Note 2. If the base field $k$ is not algebraically closed, this method detects solutions in arbitrary finite extensions $k \subseteq K$. This is the "Hilbert Nullstellensatz". For a maximal ideal $\mathfrak{m}\subseteq A$ it follows the extension $k \subseteq A/\mathfrak{m}$ is a finite extension, and a maximal ideal $\mathfrak{m}\subseteq A$ corresponds to a solution to the system M3 in the field $\kappa(\mathfrak{m}):=A/\mathfrak{m}$.
Example 1. Let $k$ be the field of real numbers and let $f:=x^2+y^2+1\in k[x,y]$ and consider the "system"
$$S1.\text{ } f(x,y)=x^2+y^2+1=0.$$
The system S1 has no real solutions but it has many (a set of dimension 1) complex solutions. Given an arbitrary real number $\theta$ and let $x:=isin(\theta), y:=icos(\theta)$ it follows
$$x^2+y^2=(isin(\theta))^2+(icos(\theta))^2=-sin^2(\theta)-cos^2(\theta)=-1$$
hence $(isin(\theta), icos(\theta))\in \mathbb{C}^2$ is a solution to S1 for any $\theta$.
The field extension $\mathbb{R} \subseteq \mathbb{C}$ is finite and the dimension of the ring $A:=k[x,y]/(f)$ is 1, hence the system S1 has an infinite set of solutions (in the real and complex number field). For every $(isin(\theta), icos(\theta))$ you get a well defined surjective map
$$ \phi_{\theta}: A \rightarrow \mathbb{C}$$
defined by $\phi_{\theta}(x):=isin(\theta), \phi_{\theta}(y):=icos(\theta)$,
and the kernel $\ker(\phi_{\theta})\subseteq A$ will be a maximal ideal. Hence solutions to S1 correspond to maximal ideals in $A$.
Note 3. If you work with system M3 on a computer you should know that you are studying solutions to M3 in a finite field of large characteristic. This is because a computer has a finite memory. If your system M3 is defined by polynomials with rational coefficients $\frac{a_i}{b_i}$, it follows there is a large prime $p$ not dividing any of the $b_i$'s. The computer converts the system M3 to a system over $\mathbb{F}_p:=\mathbb{Z}/p\mathbb{Z}$ (or $\mathbb{F}_{p^r}$). Hence if you ask the question
$$\text{"Does M3 have a finite set of solutions?"}$$
to a computer, the computer will answer:
$$\text{It always has a finite set of solutions since we are working over a finite field $\mathbb{F}_p$}.$$
If $k$ is a finite field and you seek solutions to M3 in $k^n$ it follows the set of solutions $S$ to M3 is a subset $S \subseteq k^n$ of $k^n$ which is a finite set, hence $S$ is trivially a finite set.
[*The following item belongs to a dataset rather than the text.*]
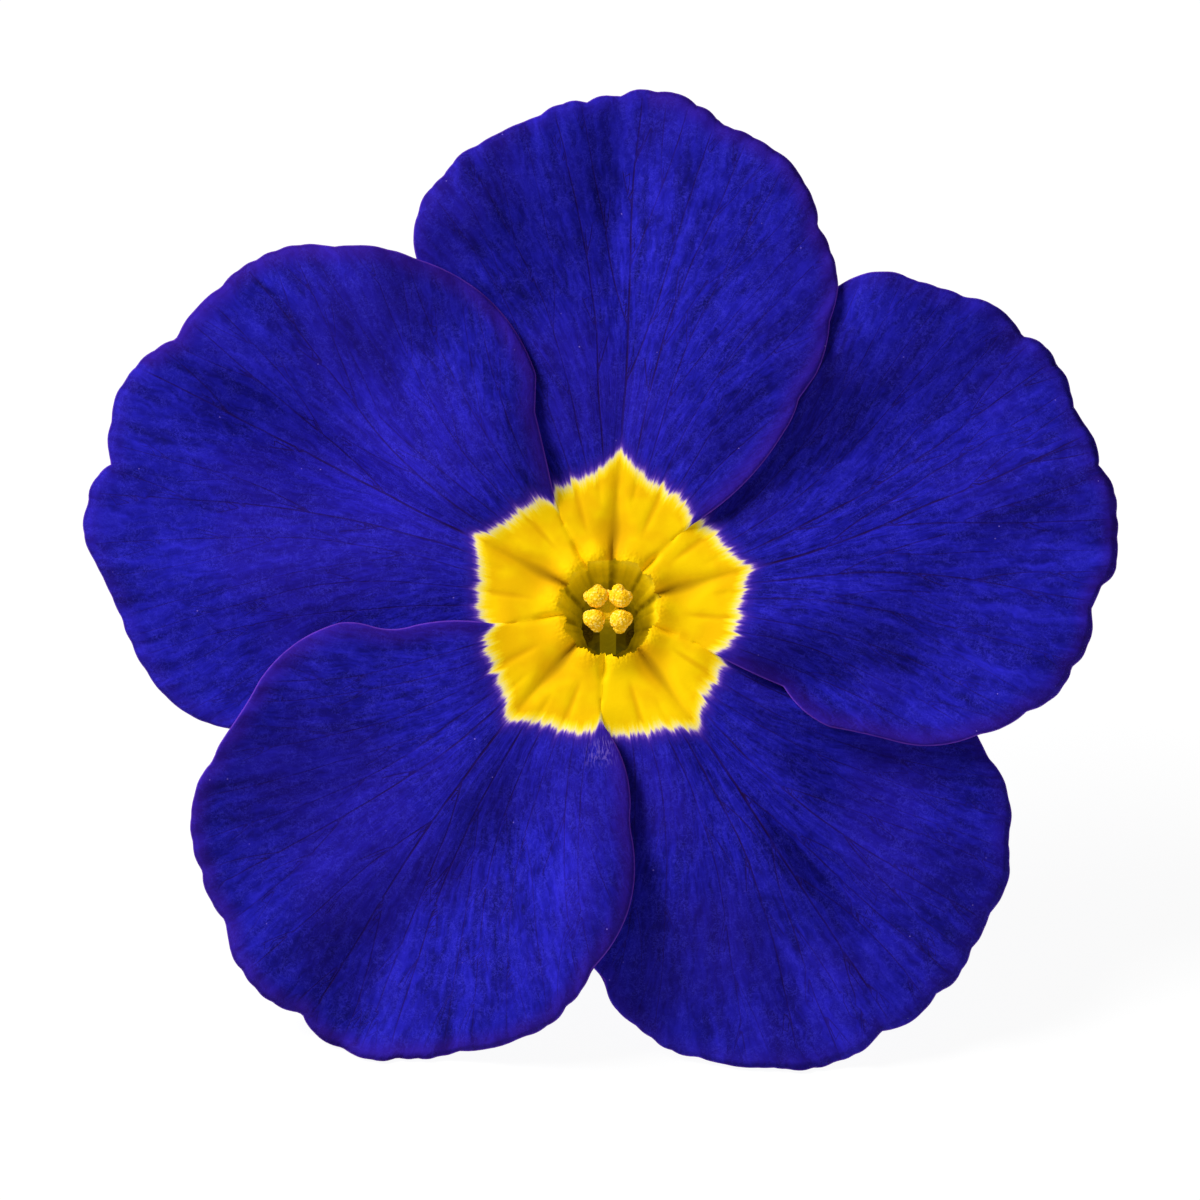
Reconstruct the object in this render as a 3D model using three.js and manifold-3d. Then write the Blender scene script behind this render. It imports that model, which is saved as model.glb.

In a sense:
$$\text{A computer cannot "understand infinity".}$$
Example. If the memory $M$ of your computer $HAL$ has $2^n$ elements for $n \geq 1$ an integer, it cannot "work" with the ring of integers $\mathbb{Z}$ which has a countably infinite set of elements: There is no way to "embed" $\mathbb{Z}$ as a subset of $M$ since $M$ is a finite set. There is a number $m\geq 0$ with the property that an integer $a\in \mathbb{Z}$ with more than $m$ digits cannot be stored on $HAL$. Hence if $p,q$ are two prime numbers with more than $m$ digits it follows $p,q$ and the product $pq$
cannot be calculated by $HAL$. Hence $HAL$ cannot work with very large primes. There is an infinite set of prime numbers and only a finite set of prime numbers has less than $m$ digits. Hence there is an infinite set of prime numbers that cannot be calculated by $HAL$.
Hence by "understand" I mean the following: You may always construct two prime numbers $p,q$ and ask your computer $HAL$ to calculate $pq$, and your computer will not be able to do this because it does not have enough memory.
Question: "How would you characterize when a subset of equations "coincide" (you can combine several to get another, like linear dependence in linear systems)?"
Answer: If $I:=(f_1,..,f_l)$ is an ideal generated by polynomials $f_i$ and $J:=(f_{i_1},..,f_{i_n})$ is a subset of $I$ it follows (this is a definition) $I$ and $J$ "coincide" iff they generated the same ideal in $k[x_1,..,x_n]$.